Periodontal disease is categorized into three stages – gingivitis, early periodontitis and advanced periodontitis. Below we explain the difference between these three and how periodontitis treatment is initiated.


This is the first stage of periodontal disease. Some indications that you may have gingivitis may involve tender and some bleeding of your gums when you brush or floss. Gingivitis is reversible when corrective measures are undertaken. Some of these measures involve routine professional cleanings and proper brushing and flossing on a daily basis. Usually when the above measures are taken, no bleeding or tenderness of the tissues results. Therefore the gingivitis has been reversed back to a degree of healthy gums. Untreated gingivitis can advance to the second stage of periodontal disease, periodontitis.

Early Periodontitis

This is considered the second stage of periodontal disease. At this stage, plaque and tartar forms under the gums which are not accessible with brushing and flossing alone. Professional therapeutic methods need to be incorporated. Plaque and tartar begin to cause infection, which may damage the bone and the attachment of the gums to the teeth. You may notice that your gums start to pull away (gum recession) and more tenderness and bleeding may result. Proper dental care may involve tissue and root therapy or deep cleanings with the incorporation of other therapies depending on the advancement of the gum disease. Professional intervention is very important to prevent further damage of periodontitis.

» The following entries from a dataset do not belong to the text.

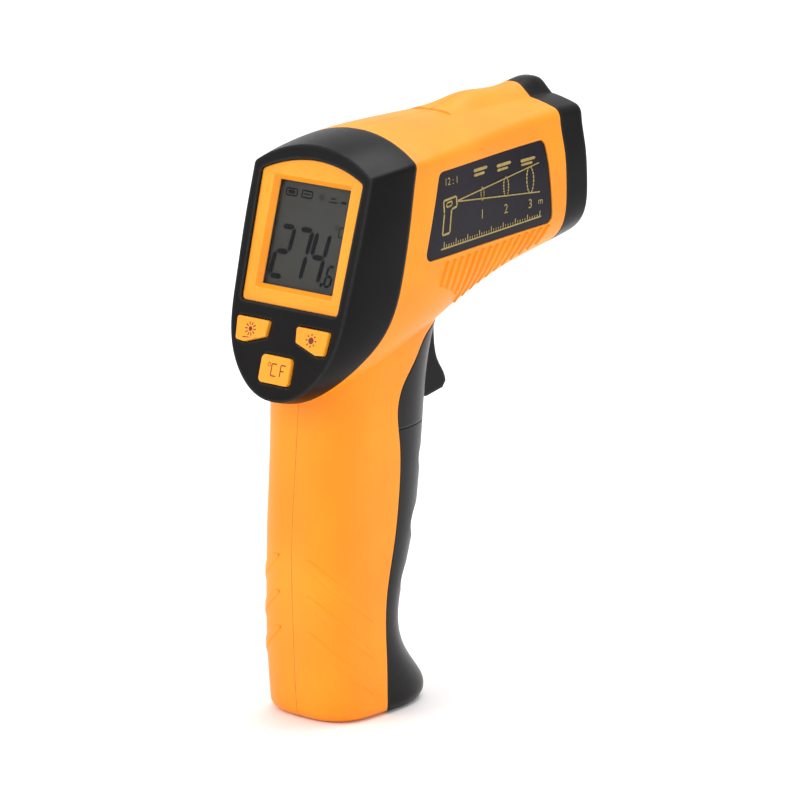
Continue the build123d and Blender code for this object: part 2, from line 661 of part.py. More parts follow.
def sensor_barrel():
    """Tube behind the nose that holds the lens at its front and the detector at its back."""
    front = NOSE_Y - CONE_DEPTH
    back = front - BARREL_LENGTH
    tube = bar(BARREL_R, (0, back, LENS_Z), (0, front, LENS_Z))
    tube = tube - bar(LENS_R - 0.6, (0, back + 3.0, LENS_Z), (0, front + 1, LENS_Z))
    tube = tube - bar(LENS_R + 0.2 + SLIP, (0, front - LENS_THICK - 0.1, LENS_Z), (0, front + 1, LENS_Z))
    return tube - bar(DETECTOR_R + SLIP, (0, back - 1, LENS_Z), (0, back + 4, LENS_Z))


def fresnel_lens():
    """Thin infrared lens seated in the front of the sensor barrel."""
    front = NOSE_Y - CONE_DEPTH
    return bar(LENS_R + 0.2, (0, front - LENS_THICK, LENS_Z), (0, front - 0.05, LENS_Z))


def thermopile():
    """The infrared detector, a small metal can in the back of the sensor barrel."""
    back = NOSE_Y - CONE_DEPTH - BARREL_LENGTH
    can = bar(DETECTOR_R, (0, back + 0.02, LENS_Z), (0, back + 3.4, LENS_Z))
    return can - bar(1.3, (0, back + 3.0, LENS_Z), (0, back + 4, LENS_Z))


def sensor_board():
    """Small round-cornered board on the back of the sensor barrel."""
    back = NOSE_Y - CONE_DEPTH - BARREL_LENGTH
    plate = Plane(origin=(0, back, LENS_Z), x_dir=(1, 0, 0), z_dir=(0, -1, 0)) * RectangleRounded(20, 20, 2)
    return extrude(plate, amount=1.4)


def laser_module():
    """Brass laser module under the hump."""
    front = NOSE_Y - NOSE_WALL - SLIP
    body = bar(LASER_R, (0, front - LASER_LENGTH, LASER_Z), (0, front, LASER_Z))
    return body - bar(LASER_HOLE_R + 0.2, (0, front - 1.2, LASER_Z), (0, front + 1, LASER_Z))


def laser_lens():
    """Clear plug in the nose's laser opening."""
    return bar(LASER_HOLE_R - 0.04, (0, NOSE_Y - 1.4, LASER_Z), (0, NOSE_Y - 0.5, LASER_Z))


def laser_holder():
    """Saddle that carries the laser module on top of the sensor barrel."""
    front = NOSE_Y - NOSE_WALL - 5.5
    saddle = block((-4.0, front - 8.0, LENS_Z), (4.0, front, LASER_Z - 0.6))
    saddle = saddle - bar(BARREL_R + 0.05, (0, front - 20, LENS_Z), (0, front + 20, LENS_Z))
    return saddle - bar(LASER_R + 0.05, (0, front - 20, LASER_Z), (0, front + 20, LASER_Z))


def side_label():
    """Printed label in the right side's recess."""
    return label_band(LABEL_DEPTH - LABEL_THICK, LABEL_DEPTH, -SLIP)


def trigger_frame(env, hollows):
    """Black moulding behind and round the trigger, with cheeks inside for the trigger's pin."""
    zone = front_zone() & block((-BIG, -BIG, DOOR_TOP + RUN), (BIG, BIG, BIG))
    frame = env & zone
    for tool in hollows[:2]:
        frame = frame - (tool & zone)
    cheek = block((TRIGGER_HALF + 0.5, PIVOT_Y - 10.5, DOOR_TOP + 2),
                  (TRIGGER_HALF + 2.5, PIVOT_Y + 8, PIVOT_Z + 4))
    frame = frame + (cheek & (grip() - block((-BIG, -BIG, 95), (BIG, -BIG / 2, BIG))) & front_zone())
    frame = both(frame)
    slot = block((-TRIGGER_HALF - 0.4, PIVOT_Y - 14, DOOR_TOP + 2.1),
                 (TRIGGER_HALF + 0.4, PIVOT_Y + 30, PIVOT_Z + 3.4))
    return frame - slot - bar(TRIGGER_PIN_R + CONTACT, (-BIG, PIVOT_Y, PIVOT_Z), (BIG, PIVOT_Y, PIVOT_Z))


def hinge_lug():
    """Right lug of the battery door, bored for the pin, just inside the ear of the case."""
    outer = EAR_IN - 2 * RUN
    inner = outer - EAR_THICK
    lug = bar(LUG_R, (inner, HINGE_Y, HINGE_Z), (outer, HINGE_Y, HINGE_Z))
    lug = lug + block((inner, HINGE_Y, 0.8), (outer, HINGE_Y + LUG_R, HINGE_Z))
    return lug - bar(HINGE_PIN_R + PIN_PLAY, (0, HINGE_Y, HINGE_Z), (BIG, HINGE_Y, HINGE_Z))


def battery_door(env, hollows):
    """Black front of the grip, which swings forward and down on the pin in the foot."""
    zone = front_zone() & block((-BIG, -BIG, -1), (BIG, BIG, DOOR_TOP))
    door = (env & zone) - (hollows[1] & zone)
    start = EAR_IN - RUN
    end = EAR_IN + EAR_THICK + RUN
    door = door - bar(HINGE_Z + 0.4, (start, HINGE_Y, HINGE_Z), (end, HINGE_Y, HINGE_Z))
    return both(door + hinge_lug())


def trigger():
    """The trigger: a concave blade that turns on a pin near its top."""
    y, z = PIVOT_Y, PIVOT_Z
    blade = Spline((y + 7.6, z + 1.2), (y + 7.4, z - 5.5), (y + 9.0, z - 11.5), (y + 11.6, z - 15.8),
                   (y + 11.9, z - 17.2))
    lower = Polyline((y + 11.9, z - 17.2), (y + 10.7, z - 18.7), (y + 4.6, z - 19.9), (y - 4.0, z - 19.4),
                     (y - 4.6, z - 8), (y - 2.6, z), (y - 1.2, z + 2.3), (y + 3, z + 2.3),
                     (y + 7.6, z + 1.2))
    body = side_prism(make_face([blade, lower]), TRIGGER_HALF)
    return body - bar(TRIGGER_PIN_R + PIN_PLAY, (-BIG, y, z), (BIG, y, z))


def trigger_pin():
    """Steel pin that the trigger turns on, pressed into the frame's cheeks."""
    end = TRIGGER_HALF + 2.5
    return bar(TRIGGER_PIN_R, (-end, PIVOT_Y, PIVOT_Z), (end, PIVOT_Y, PIVOT_Z))


def trigger_board():
    """Small board across the back of the cheeks that carries the trigger's switch."""
    back = PIVOT_Y - 10.5
    return block((-8.2, back - 1.2, PIVOT_Z - 18), (8.2, back, PIVOT_Z - 5))


def trigger_switch():
    """Press switch that the trigger's back closes."""
    back = PIVOT_Y - 10.5
    z = PIVOT_Z - 10.5
    body = block((-3, back, z - 3), (3, back + 2.2, z + 3))
    return body + bar(1.5, (0, back + 2.0, z), (0, back + 3.4, z))


def coil(radius, wire, start, direction, length, turns):
    """A round-wire compression spring from start along direction."""
    plane = Plane(origin=start, z_dir=direction)
    path = Helix(pitch=(length - 2 * wire) / turns, height=length - 2 * wire, radius=radius)
    path = Pos(0, 0, wire) * path
    section = Plane(origin=path @ 0, z_dir=path % 0) * Circle(wire)
    return plane * sweep(section, path)


def trigger_spring():
    """Spring between the trigger's back and its board."""
    back = PIVOT_Y - 10.5
    gap = 5.7
    return coil(SPRING_R, SPRING_WIRE, (0, back + 0.05, PIVOT_Z - 16.0), (0, 1, 0), gap, 5)


def battery_tray():
    """Carrier for the two cells, open towards the door."""
    top = TRAY_BASE + TRAY_LENGTH
    tray = grip_space(WALL + SLIP) & block((-BIG, -BIG, TRAY_BASE), (BIG, BIG, top))
    tray = both(tray)
    tray = tray - front_zone(RUN + 0.6)
    half = CELL_SPACING / 2 + CELL_R + SLIP
    pocket = block((-half, CELL_Y - CELL_R - SLIP, TRAY_BASE + TRAY_WALL), (half, BIG, top - TRAY_WALL))
    relief = block((-8, -BIG, TRAY_BASE + 3), (8, CELL_Y - CELL_R - SLIP - TRAY_WALL, top - 3))
    return tray - pocket - relief


def cell(side):
    """One AAA cell; the two stand opposite ways up."""
    x = side * CELL_SPACING / 2
    low = TRAY_BASE + TRAY_WALL + (CELL_SPRING + 0.4 if side > 0 else 0.45)
    nub = 1.0
    body_low = low if side > 0 else low + nub
    body = bar(CELL_R, (x, CELL_Y, body_low), (x, CELL_Y, body_low + CELL_LENGTH - nub))
    tip = bar(1.9, (x, CELL_Y, low), (x, CELL_Y, low + CELL_LENGTH))
    return body + tip


def cell_contacts():
    """Flat contact plates at the cells' caps and behind their springs."""
    made = []
    for level in (TRAY_BASE + TRAY_WALL, TRAY_BASE + TRAY_LENGTH - TRAY_WALL - 0.4):
        for side in (-1, 1):
            x = side * CELL_SPACING / 2
            made.append(block((x - 4.2, CELL_Y - 4.6, level + 0.01), (x + 4.2, CELL_Y + 4.6, level + 0.39)))
    return made


def cell_springs():
    """Coil springs against the flat ends of the cells."""
    x = CELL_SPACING / 2
    low = TRAY_BASE + TRAY_WALL + 0.4
    high = TRAY_BASE + TRAY_LENGTH - TRAY_WALL - 0.4
    return [coil(3.2, 0.3, (x, CELL_Y, low), (0, 0, 1), CELL_SPRING, 3),
            coil(3.2, 0.3, (-x, CELL_Y, high), (0, 0, -1), CELL_SPRING, 3)]


def write(name, *shapes):
    """Writes one sub-part, a solid or a group of separate solids."""
    solids = [solid for shape in shapes for solid in shape.solids()]
    export_step(solids[0] if len(solids) == 1 else Compound(children=solids), f"parts/{name}.step")


def main():
    """Builds every sub-part and writes it."""
    os.makedirs("parts", exist_ok=True)
    env = envelope()
    hollows = hollow()
    write("right_body_shell", right_half(env, hollows))
    write("left_body_shell", left_half(env, hollows))
    write("case_screws", *case_screws())
    write("rear_bezel", rear_bezel(env, hollows))
    write("display_frame", display_frame())
    write("display_window", display_window())
    write("lcd_glass", lcd_glass())
    write("backlight_panel", backlight_panel())
    write("zebra_strip", zebra_strip())
    write("main_board", main_board())
    write("board_screws", *board_screws())
    write("main_chip", main_chip())
    write("buzzer", buzzer())
    write("button_switches", *button_switches())
    write("laser_button", button(side_button_outline(-1), side_button_outline(-1, 0.9), BUTTON_PLACES[0]))
    write("backlight_button", button(side_button_outline(1), side_button_outline(1, 0.9), BUTTON_PLACES[1]))
    write("unit_button", button(middle_button_outline(), middle_button_outline(0.9), BUTTON_PLACES[2]))
    write("nose_ring", nose_ring(env, hollows))
    write("sensor_barrel", sensor_barrel())
    write("infrared_lens", fresnel_lens())
    write("thermopile_sensor", thermopile())
    write("sensor_board", sensor_board())
    write("laser_module", laser_module())
    write("laser_lens", laser_lens())
    write("laser_holder", laser_holder())
    write("right_label", side_label())
    write("left_label", mirrored(side_label()))
    write("trigger_frame", trigger_frame(env, hollows))
    write("trigger", trigger())
    write("trigger_pin", trigger_pin())
    write("trigger_board", trigger_board())
    write("trigger_switch", trigger_switch())
    write("trigger_spring", trigger_spring())
    write("battery_door", battery_door(env, hollows))
    write("door_hinge_pin", hinge_pin())
    write("battery_tray", battery_tray())
    write("right_cell", cell(1))
    write("left_cell", cell(-1))
    write("cell_contacts", *cell_contacts())
    write("cell_springs", *cell_springs())


if __name__ == "__main__":
    main()
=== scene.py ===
"""Looks of a hand-held infrared thermometer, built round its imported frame. Metres, +Z up, +Y to the nose."""
import math

import bpy
import numpy as np
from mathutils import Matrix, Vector


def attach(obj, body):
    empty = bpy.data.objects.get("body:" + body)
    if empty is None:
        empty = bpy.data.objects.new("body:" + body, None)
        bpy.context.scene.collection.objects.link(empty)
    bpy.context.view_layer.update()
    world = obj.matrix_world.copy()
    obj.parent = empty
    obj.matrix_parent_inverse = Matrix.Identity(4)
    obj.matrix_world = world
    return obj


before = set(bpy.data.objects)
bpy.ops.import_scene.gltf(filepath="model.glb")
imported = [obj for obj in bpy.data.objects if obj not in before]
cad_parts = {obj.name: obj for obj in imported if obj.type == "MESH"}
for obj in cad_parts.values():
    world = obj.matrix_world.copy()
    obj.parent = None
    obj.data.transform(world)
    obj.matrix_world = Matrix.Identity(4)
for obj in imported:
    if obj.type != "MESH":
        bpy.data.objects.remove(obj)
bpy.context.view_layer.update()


# ---- studio ----
# The thermometer stands upright on its foot on a pale table, seen from its rear right with a long lens.
# Three soft panels of light and a pale room: plain product lighting with hardly any shadow.
MM = 0.001
AZIMUTH = math.radians(41.56)
ELEVATION = math.radians(13.76)
FOCAL_LENGTH = 220.5
DISTANCE = 1.249
AIM = Vector((0.0, -0.002, 0.0757))
back = Vector((math.sin(AZIMUTH) * math.cos(ELEVATION), -math.cos(AZIMUTH) * math.cos(ELEVATION),
               math.sin(ELEVATION)))

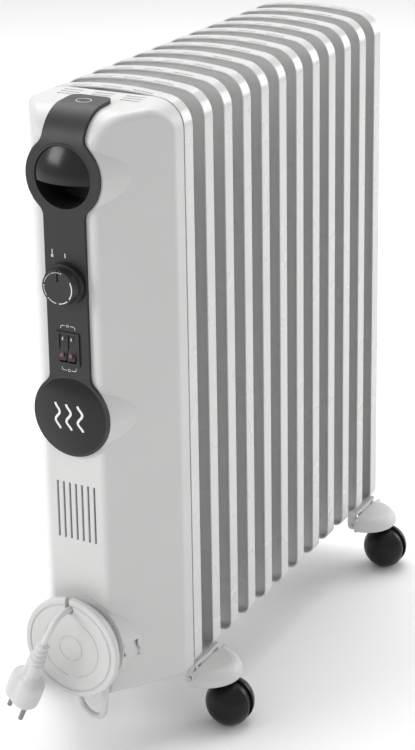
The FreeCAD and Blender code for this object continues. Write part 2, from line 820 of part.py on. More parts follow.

The first periodontitis treatment step involves a special deep cleaning or tissue and root therapy. This procedure helps diseased pockets to shrink and gum tissue to regenerate. A local anesthetic is often used to make you more comfortable. Usually, treatment occurs in one appointment. Sometimes antibiotics may be inserted under the gums to aid in healing of the gingival tissues. Also, a medication via pill may be recommended to control infection or to aid in healing. A month after therapy, an examination will determine if further periodontal disease treatment is required.

Advanced Periodontitis

In the most drastic stage of periodontal disease, the bone and the attachment of the gums to the teeth have been destroyed. This may cause your teeth to shift or loosen and can affect how your teeth come together. You may notice a bad taste or smell in your mouth. Proper dental care must be initiated to save the teeth or they may need to be removed. Professional intervention may involve pocket reduction therapy and bone grafting along with the incorporation of other therapies.

Pocket reduction therapy is required for this form of periodontal disease when the gingival tissues have not resolved after initial treatment or tissue and root therapy. This is usually necessary when gingival tissues have not shrunk enough or when the supporting bone around the teeth has been lost. Since the gum tissue has not shrunk, they provide a greater place for bacteria to live and attack the bone and tissue causing further damage to occur.

Pocket reduction is a periodontal disease therapy that turns or pulls back the gingival tissue, removes tartar and smoothes the roots so that the gingival tissue can reattach. Diseased tissue is also removed to allow the gingival tissue to heal. The gingival tissue is sutured back into place into a new position to make the gingival tissue snug around the tooth and aid in healing. Sometimes bone grafts may be necessary to correct for bony defects that occur around teeth and where roots divide to prevent loss of teeth.